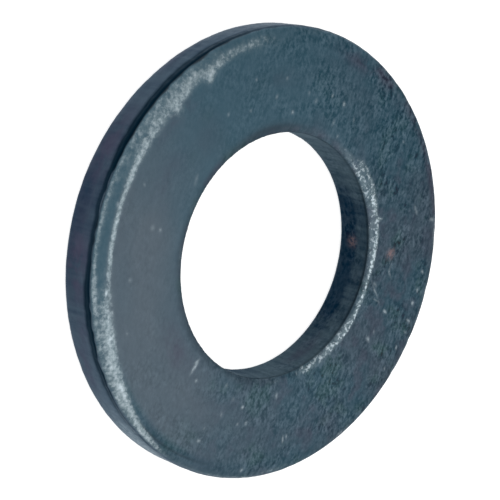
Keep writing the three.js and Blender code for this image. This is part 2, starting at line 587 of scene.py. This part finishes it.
class NodeTree:
    """A short way to write a tree of nodes: each call adds one node and gives back its output."""

    def __init__(self, tree):
        self.tree = tree

    def add(self, kind, output, settings, **inputs):
        """One node. An input is given by its place, as in_0, or by its name, with _ for a space."""
        node = self.tree.nodes.new(kind)
        for name, value in settings.items():
            setattr(node, name, value)
        for key, value in inputs.items():
            which = int(key[3:]) if key.startswith("in_") else key.replace("_", " ")
            self.put(node.inputs[which], value)
        return node.outputs[output]

    def put(self, socket, value):
        """Link an output to the socket, or set the socket's own value."""
        if isinstance(value, bpy.types.NodeSocket):
            self.tree.links.new(value, socket)
        else:
            socket.default_value = value

    def math(self, operation, a, b=0.0, c=0.0, clamp=False):
        settings = {"operation": operation, "use_clamp": clamp}
        return self.add("ShaderNodeMath", 0, settings, in_0=a, in_1=b, in_2=c)

    def join(self, operation, a, b):
        """Two colours joined channel by channel."""
        return self.add("ShaderNodeVectorMath", 0, {"operation": operation}, in_0=a, in_1=b)

    def spread(self, value, low, high, to_low=0.0, to_high=1.0):
        """The value's range from low to high, eased and laid over to_low to to_high."""
        settings = {"interpolation_type": "SMOOTHSTEP"}
        ends = {"in_1": low, "in_2": high, "in_3": to_low, "in_4": to_high}
        return self.add("ShaderNodeMapRange", 0, settings, in_0=value, **ends)

    def mix(self, share, a, b):
        return self.add("ShaderNodeMix", 2, {"data_type": "RGBA"}, in_0=share, in_6=a, in_7=b)

    def scale(self, colour, amount):
        return self.add("ShaderNodeVectorMath", 0, {"operation": "SCALE"}, in_0=colour, in_3=amount)

    def noise(self, place, scale, detail=2.0, roughness=0.5):
        """Noise round 0.5. Scale is in features to the metre."""
        values = {"Scale": scale, "Detail": detail, "Roughness": roughness}
        return self.add("ShaderNodeTexNoise", 0, {}, Vector=place, **values)

    def stretch(self, place, x, y, z, turn=0.0):
        """The place scaled along each axis, then turned about Z."""
        return self.add("ShaderNodeMapping", 0, {}, Vector=place, Rotation=(0, 0, turn), Scale=(x, y, z))

    def attribute(self, name):
        return self.add("ShaderNodeAttribute", 2, {"attribute_name": name})

    def place(self):
        return self.add("ShaderNodeTexCoord", 3, {})


# Colours of the finish, as linear red, green and blue.
TEAL_BLACK = (0.019, 0.058, 0.086, 1)
SLATE_BLACK = (0.033, 0.060, 0.086, 1)
GREEN_BLACK = (0.024, 0.066, 0.076, 1)
PLUM_BLACK = (0.034, 0.050, 0.078, 1)
TEAL_BLUE = (0.033, 0.084, 0.119, 1)
# Painted sheen: the pale grey laid over part of the face for a soft light's reflection.
PAINTED_SHEEN_GREY = (0.070, 0.099, 0.126, 1)
GRAIN_GREY = (0.098, 0.128, 0.155, 1)
TEMPER_PURPLE = (0.045, 0.046, 0.077, 1)
WALL_SLATE = (0.048, 0.074, 0.102, 1)
# Painted shade: the wall tone's navy end darkens the rim wall where it lies in shade.
WALL_NAVY_PAINTED_SHADE = (0.014, 0.028, 0.052, 1)
BORE_TEAL = (0.066, 0.104, 0.131, 1)
# Painted shade in the bore, as on the rim wall.
BORE_NAVY_PAINTED_SHADE = (0.012, 0.032, 0.057, 1)
# Painted shade: the near-black of the dark bands at the top of the walls.
PAINTED_SHADE_BLACK = (0.001, 0.009, 0.018, 1)
# Rubbed and bare colours: wear, and painted highlight on the edges that catch the light.
RUBBED_AND_LIT_BLACK = (0.170, 0.235, 0.262, 1)
BARE_STEEL_AND_GLINT = (0.50, 0.59, 0.64, 1)
RUST = (0.20, 0.135, 0.14, 1)

# The tint of the metal's edge-on shine, bluer than steel's.
BLUED_SHINE = (0.64, 0.71, 0.78, 1)

# How fine each pattern of the finish is, in features to the metre.
DRIFT, GATHERING, TINT, PATCHES, MOTTLE = 260, 620, 640, 900, 1900
WALL_STREAKS, UNEVEN_RUB, GRAIN_STREAKS, SPARKLE, FINE_GRAIN = 2600, 3400, 3600, 5200, 5600

# A turn of the grain's noise about Z in radians, so that its own grid doesn't lie along the streaks,
# and the height of the grain's bumps in metres.
NOISE_TURN, BUMP_HEIGHT = 0.12, 0.00002


def skin_colour(tree, place, rim, bore):
    """The black skin: teal drifting to slate on the faces, with a painted sheen over part of the top face; navy
    to slate on the walls, the navy partly painted shade; tempered purple in places."""
    drift = tree.spread(tree.noise(place, DRIFT, 2), 0.35, 0.65)
    face = tree.mix(drift, TEAL_BLACK, SLATE_BLACK)
    tint = tree.noise(place, TINT, 3, 0.55)
    face = tree.mix(tree.spread(tint, 0.52, 0.68, 0.0, 0.8), face, GREEN_BLACK)
    face = tree.mix(tree.spread(tint, 0.34, 0.48, 0.8, 0.0), face, PLUM_BLACK)
    face = tree.mix(tree.attribute("teal"), face, TEAL_BLUE)
    # Painted sheen over part of the top face.
    face = tree.mix(tree.attribute("painted_sheen"), face, PAINTED_SHEEN_GREY)
    streaks = tree.noise(tree.stretch(place, 1, 1, 0.08), WALL_STREAKS, 3, 0.6)
    # The walls' streaks run towards the navy painted shade.
    wall_streaks_and_shade = tree.math("MULTIPLY_ADD", tree.math("SUBTRACT", streaks, 0.5), 1.6, tree.attribute("navy_and_painted_shade"))
    skin = tree.mix(rim, face, tree.mix(wall_streaks_and_shade, WALL_SLATE, WALL_NAVY_PAINTED_SHADE))
    skin = tree.mix(bore, skin, tree.mix(wall_streaks_and_shade, BORE_TEAL, BORE_NAVY_PAINTED_SHADE))
    patched = tree.spread(tree.noise(place, PATCHES, 3, 0.6), 0.3, 0.6)
    tempered = tree.math("MULTIPLY", tree.attribute("purple"), patched)
    return tree.mix(tempered, skin, TEMPER_PURPLE)


def grained(tree, place, skin, fine, streak):
    """The skin with its grain: fine and streaky, gathered in patches, lighter and darker by turns, and
    near-black with painted shade on the dark bands."""
    mottle = tree.noise(place, MOTTLE, 3, 0.6)
    gathered = tree.spread(tree.noise(place, GATHERING, 2), 0.36, 0.66, 0.45, 1.35)
    tone = tree.math("MULTIPLY_ADD", fine, 1.9, tree.math("MULTIPLY_ADD", mottle, 1.2, streak))
    tone = tree.math("MAXIMUM", tree.math("SUBTRACT", tone, 2.06), -0.34)
    tone = tree.math("MULTIPLY", tone, tree.attribute("grain"))
    tone = tree.math("MULTIPLY", tone, gathered)
    skin = tree.join("ADD", skin, tree.scale(GRAIN_GREY[:3], tone))
    skin = tree.join("MAXIMUM", skin, PAINTED_SHADE_BLACK[:3])
    # Painted shade: the dark bands go near-black.
    return tree.mix(tree.attribute("painted_shade_band"), skin, PAINTED_SHADE_BLACK)


def rubbed_and_lit(tree, skin, worn_and_lit, uneven):
    """The skin made paler where it is rubbed, but not yet through, and partly painted highlight where the edges
    catch the light.
    """
    rub_and_light = tree.math("MULTIPLY", worn_and_lit, tree.math("MULTIPLY_ADD", uneven, 2.6, -0.3))
    return tree.mix(tree.spread(rub_and_light, 0.0, 1.35, 0.0, 0.9), skin, RUBBED_AND_LIT_BLACK)


def bare_and_glint_share(tree, worn_and_lit, uneven, sparkle):
    """How far the steel shows through, with painted highlight: crisp flecks on the grainy side of the ring and
    soft clouds on the smooth side, both on the worn and lit edges, and the small bright marks and painted
    glints."""
    crisp = tree.spread(tree.math("MULTIPLY_ADD", worn_and_lit, 0.14, sparkle), 0.585, 0.72, 0.0, 0.95)
    cloudy = tree.math("MULTIPLY_ADD", uneven, 0.3, tree.math("MULTIPLY", sparkle, 0.7))
    soft = tree.spread(tree.math("MULTIPLY_ADD", worn_and_lit, 0.16, cloudy), 0.50, 0.95, 0.0, 0.95)
    crispness = tree.spread(tree.attribute("grain"), 0.3, 0.8)
    fleck_and_glint = tree.math("MULTIPLY_ADD", crispness, tree.math("SUBTRACT", crisp, soft), soft)
    fleck_and_glint = tree.math("MULTIPLY", fleck_and_glint, tree.spread(worn_and_lit, 0.15, 0.8, 0.0, 0.9))
    dot = tree.math("MULTIPLY", tree.attribute("mark_and_glint"), tree.spread(uneven, 0.32, 0.62, 0.3, 0.95))
    return tree.math("ADD", fleck_and_glint, dot, clamp=True)


def blackened_steel():
    """Black oxide on blanked steel: a dark skin with fine grain along X, pale where it is rubbed, bare where it
    is worn through, and rusty in two spots, with painted highlight on the lit edges, painted sheen and painted
    shade. The walls are the most metallic."""
    material = bpy.data.materials.new("blackened_steel")
    material.use_nodes = True
    tree = NodeTree(material.node_tree)
    shader = material.node_tree.nodes["Principled BSDF"]
    place = tree.place()
    worn_and_lit, rim, bore = tree.attribute("wear_and_highlight"), tree.attribute("rim_wall"), tree.attribute("bore_wall")
    fine = tree.noise(tree.stretch(place, 0.7, 1, 1, NOISE_TURN), FINE_GRAIN, 3, 0.6)
    streak = tree.noise(tree.stretch(place, 0.25, 1, 1, NOISE_TURN), GRAIN_STREAKS, 3, 0.6)
    uneven = tree.noise(place, UNEVEN_RUB, 4, 0.62)
    sparkle = tree.noise(place, SPARKLE, 2, 0.6)

    skin = grained(tree, place, skin_colour(tree, place, rim, bore), fine, streak)
    bare_and_glint = bare_and_glint_share(tree, worn_and_lit, uneven, sparkle)
    # Bare steel over the rubbed skin, partly painted highlight.
    colour = tree.mix(bare_and_glint, rubbed_and_lit(tree, skin, worn_and_lit, uneven), BARE_STEEL_AND_GLINT)
    rusty = tree.math("MULTIPLY", tree.attribute("rust"), tree.spread(sparkle, 0.35, 0.6, 0.15, 0.9))
    colour = tree.mix(rusty, colour, RUST)

    wall = tree.math("MAXIMUM", rim, bore)
    metal = tree.spread(tree.math("MAXIMUM", wall, tree.math("MULTIPLY", bare_and_glint, 0.8)), 0, 1, 0.25, 1.0)
    rough = tree.math("MULTIPLY_ADD", bore, 0.30, tree.spread(streak, 0.3, 0.7, 0.38, 0.48))
    bumpy = tree.math("ADD", tree.attribute("grain"), worn_and_lit)
    bumps = tree.math("MULTIPLY", tree.math("ADD", fine, sparkle), bumpy)
    bump = tree.add("ShaderNodeBump", 0, {}, Strength=0.30, Distance=BUMP_HEIGHT, Height=bumps)
    finish = {"Base Color": colour, "Metallic": metal, "Roughness": rough, "Normal": bump}
    for name, value in finish.items():
        tree.put(shader.inputs[name], value)
    shader.inputs["Specular Tint"].default_value = BLUED_SHINE
    return material


# ---------------------------------------------------------------- the studio

# The camera's tilt from the ring's axis and its roll in degrees, and its distance and focal length in mm.
CAMERA_TILT, CAMERA_ROLL = 42.54, 105.48
CAMERA_DISTANCE, CAMERA_LENS = 81.79, 111.86
# How far the ring stands right of the view's middle and below it, in mm.
AIM_RIGHT, AIM_DOWN = 0.816, 0.149
# The tent's dim parts: direction, the angles in degrees where each begins and ends to fade, how dim.
DIM_IN_FRONT = ((0, -1, 0.05), 20, 42, 0.85)
DIM_BEHIND = ((-0.15, 1, 0.75), 22, 50, 0.75)
# Half the table's side and how far its top lies under the ring, in metres.
TABLE_HALF, TABLE_DROP = 1.5, 0.005 * MM


def place_camera():
    """The camera looks down on the ring from -Y, tilted from the ring's axis, then rolled about its own."""
    tilt, roll = math.radians(CAMERA_TILT), math.radians(CAMERA_ROLL)
    forward = Vector((0, math.sin(tilt), -math.cos(tilt)))
    level_up = Vector((0, math.cos(tilt), math.sin(tilt)))
    level_right = Vector((1, 0, 0))
    right = math.cos(roll) * level_right + math.sin(roll) * level_up
    up = right.cross(forward)
    middle = Vector((0, 0, THICK / 2))
    stand = middle - AIM_RIGHT * right + AIM_DOWN * up - CAMERA_DISTANCE * forward
    lens = bpy.data.cameras.new("camera")
    lens.lens = CAMERA_LENS
    lens.clip_start = MM
    camera = bpy.data.objects.new("camera", lens)
    turn = Matrix((right, up, -forward)).transposed().to_4x4()
    camera.matrix_world = Matrix.Translation(stand * MM) @ turn
    bpy.context.scene.collection.objects.link(camera)
    bpy.context.scene.camera = camera


def soft_light(name, place, size, radiance):
    """A round soft light at a place in mm that looks at the ring, with an even radiance over its disc."""
    light = bpy.data.lights.new(name, "AREA")
    light.shape = "DISK"
    light.size = size * MM
    light.energy = radiance * math.pi * math.pi * (size * MM / 2) ** 2
    lamp = bpy.data.objects.new(name, light)
    turn = Vector(place).to_track_quat("Z", "Y").to_matrix().to_4x4()
    lamp.matrix_world = Matrix.Translation(Vector(place) * MM) @ turn
    lamp.visible_camera = False
    bpy.context.scene.collection.objects.link(lamp)


def tent():
    """A white tent round the studio: an even glow, dimmer low down in front of the ring and higher up
    behind it. The camera sees plain white."""
    world = bpy.data.worlds.new("tent")
    world.use_nodes = True
    tree = NodeTree(world.node_tree)
    way = tree.add("ShaderNodeTexCoord", 0, {})

    def lobe(direction, inner, outer, strength):
        """Strength inside a cone of the inner angle about a direction, eased to 0 at the outer angle."""
        unit = tuple(Vector(direction).normalized())
        along = tree.add("ShaderNodeVectorMath", 1, {"operation": "DOT_PRODUCT"}, in_0=way, in_1=unit)
        return tree.spread(along, math.cos(math.radians(outer)), math.cos(math.radians(inner)), 0.0, strength)

    glow = tree.math("SUBTRACT", 1.0, lobe(*DIM_IN_FRONT))
    glow = tree.math("SUBTRACT", glow, lobe(*DIM_BEHIND))
    is_camera = tree.add("ShaderNodeLightPath", 0, {})
    shown = tree.math("MAXIMUM", glow, is_camera)
    background = world.node_tree.nodes["Background"]
    tree.put(background.inputs["Strength"], shown)
    background.inputs["Color"].default_value = (1, 1, 1, 1)
    bpy.context.scene.world = world


def pale_floor():
    """A pale table top, lit softly from inside so that the ring throws almost no shadow on it. It lies a
    hair under the ring, so that the two faces aren't in one plane."""
    mesh = bpy.data.meshes.new("floor")
    half, low = TABLE_HALF, -TABLE_DROP
    corners = [(-half, -half, low), (half, -half, low), (half, half, low), (-half, half, low)]
    mesh.from_pydata(corners, [], [(0, 1, 2, 3)])
    floor = bpy.data.objects.new("floor", mesh)
    bpy.context.scene.collection.objects.link(floor)
    paper = bpy.data.materials.new("lit_table")
    paper.use_nodes = True
    shader = paper.node_tree.nodes["Principled BSDF"]
    shader.inputs["Base Color"].default_value = (0.5, 0.5, 0.5, 1)
    shader.inputs["Roughness"].default_value = 0.9
    shader.inputs["Emission Color"].default_value = (1, 1, 1, 1)
    shader.inputs["Emission Strength"].default_value = 0.8
    mesh.materials.append(paper)


ring = make_ring()
ring.data.materials.append(blackened_steel())
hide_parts("washer")
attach(ring, "root")

place_camera()
pale_floor()
tent()
soft_light("high_light", place=(9, 35, 57), size=48, radiance=1.6)
soft_light("front_light", place=(-25, -150, 190), size=90, radiance=2.0)
bpy.context.scene.view_settings.view_transform = "Standard"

· · · ·

Given problem —
From the first line of the data above to the line holding "return node.outputs[output]", reproduce each line exactly; emit no other lines.

Task response —
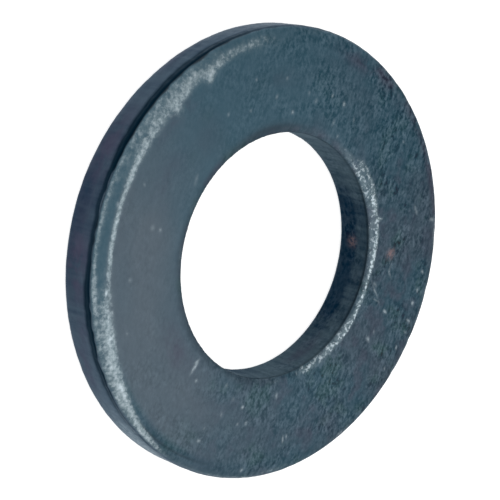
Keep writing the three.js and Blender code for this image. This is part 2, starting at line 587 of scene.py. This part finishes it.
class NodeTree:
    """A short way to write a tree of nodes: each call adds one node and gives back its output."""

    def __init__(self, tree):
        self.tree = tree

    def add(self, kind, output, settings, **inputs):
        """One node. An input is given by its place, as in_0, or by its name, with _ for a space."""
        node = self.tree.nodes.new(kind)
        for name, value in settings.items():
            setattr(node, name, value)
        for key, value in inputs.items():
            which = int(key[3:]) if key.startswith("in_") else key.replace("_", " ")
            self.put(node.inputs[which], value)
        return node.outputs[output]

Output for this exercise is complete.